* [DATA BLOCK]
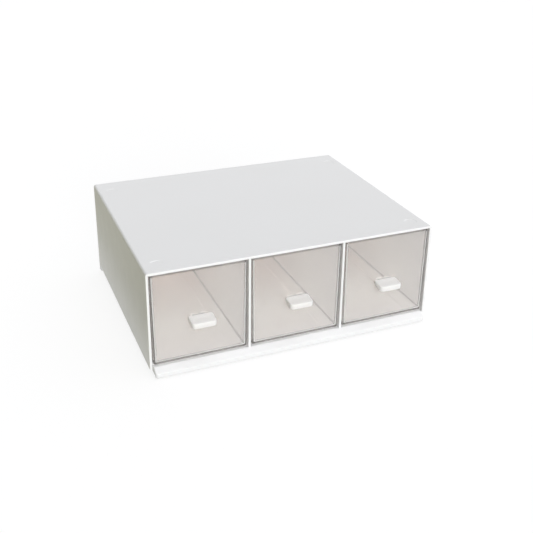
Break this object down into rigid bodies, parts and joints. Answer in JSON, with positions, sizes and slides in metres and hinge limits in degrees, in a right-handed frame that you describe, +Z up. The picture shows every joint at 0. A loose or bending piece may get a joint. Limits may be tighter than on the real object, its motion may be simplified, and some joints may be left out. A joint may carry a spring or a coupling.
{
  "type": "tea bag organizer",
  "caption": "Low white tabletop chest with clear tinted drawers side by side that slide out by small white handles, on a base tray with a front lip.",
  "frame": {"origin": "centre of the overall box, on the surface that the foot pads stand on", "axes": "+X to the right along the row of drawers, +Y towards the back panel, +Z up; the drawers open towards -Y"},
  "size_m": [0.24, 0.1986, 0.0875],
  "materials": {
    "white_abs": "glossy white ABS, injection moulded",
    "clear_styrene": "clear polystyrene with a light warm grey tint, polished",
    "handle_abs": "white ABS, satin gloss",
    "soft_pad": "pale translucent soft pad, matte"
  },
  "bodies": {
    "casing": {"casing_shell": "white_abs", "partition_left": "white_abs", "partition_right": "white_abs", "back_panel": "white_abs", "base_tray": "white_abs", "foot_pad_front_left": "soft_pad", "foot_pad_front_right": "soft_pad", "foot_pad_rear_left": "soft_pad", "foot_pad_rear_right": "soft_pad"},
    "drawer_left": {"drawer_tub_left": "clear_styrene", "drawer_handle_left": "handle_abs"},
    "drawer_middle": {"drawer_tub_middle": "clear_styrene", "drawer_handle_middle": "handle_abs"},
    "drawer_right": {"drawer_tub_right": "clear_styrene", "drawer_handle_right": "handle_abs"}
  },
  "joints": [
    {"name": "drawer_left_slide", "type": "slide", "parent": "casing", "child": "drawer_left", "axis": [0, -1, 0], "range_m": [0, 0.15]},
    {"name": "drawer_middle_slide", "type": "slide", "parent": "casing", "child": "drawer_middle", "axis": [0, -1, 0], "range_m": [0, 0.15]},
    {"name": "drawer_right_slide", "type": "slide", "parent": "casing", "child": "drawer_right", "axis": [0, -1, 0], "range_m": [0, 0.15]}
  ]
}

* [WHAT YOU ARE ASKED TO DO]
Write the entire listing out again, word for word.

* [COMPLETED TASK]
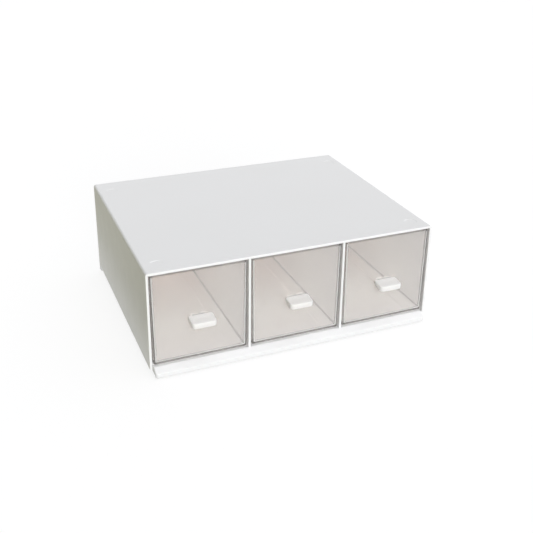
Break this object down into rigid bodies, parts and joints. Answer in JSON, with positions, sizes and slides in metres and hinge limits in degrees, in a right-handed frame that you describe, +Z up. The picture shows every joint at 0. A loose or bending piece may get a joint. Limits may be tighter than on the real object, its motion may be simplified, and some joints may be left out. A joint may carry a spring or a coupling.
{
  "type": "tea bag organizer",
  "caption": "Low white tabletop chest with clear tinted drawers side by side that slide out by small white handles, on a base tray with a front lip.",
  "frame": {"origin": "centre of the overall box, on the surface that the foot pads stand on", "axes": "+X to the right along the row of drawers, +Y towards the back panel, +Z up; the drawers open towards -Y"},
  "size_m": [0.24, 0.1986, 0.0875],
  "materials": {
    "white_abs": "glossy white ABS, injection moulded",
    "clear_styrene": "clear polystyrene with a light warm grey tint, polished",
    "handle_abs": "white ABS, satin gloss",
    "soft_pad": "pale translucent soft pad, matte"
  },
  "bodies": {
    "casing": {"casing_shell": "white_abs", "partition_left": "white_abs", "partition_right": "white_abs", "back_panel": "white_abs", "base_tray": "white_abs", "foot_pad_front_left": "soft_pad", "foot_pad_front_right": "soft_pad", "foot_pad_rear_left": "soft_pad", "foot_pad_rear_right": "soft_pad"},
    "drawer_left": {"drawer_tub_left": "clear_styrene", "drawer_handle_left": "handle_abs"},
    "drawer_middle": {"drawer_tub_middle": "clear_styrene", "drawer_handle_middle": "handle_abs"},
    "drawer_right": {"drawer_tub_right": "clear_styrene", "drawer_handle_right": "handle_abs"}
  },
  "joints": [
    {"name": "drawer_left_slide", "type": "slide", "parent": "casing", "child": "drawer_left", "axis": [0, -1, 0], "range_m": [0, 0.15]},
    {"name": "drawer_middle_slide", "type": "slide", "parent": "casing", "child": "drawer_middle", "axis": [0, -1, 0], "range_m": [0, 0.15]},
    {"name": "drawer_right_slide", "type": "slide", "parent": "casing", "child": "drawer_right", "axis": [0, -1, 0], "range_m": [0, 0.15]}
  ]
}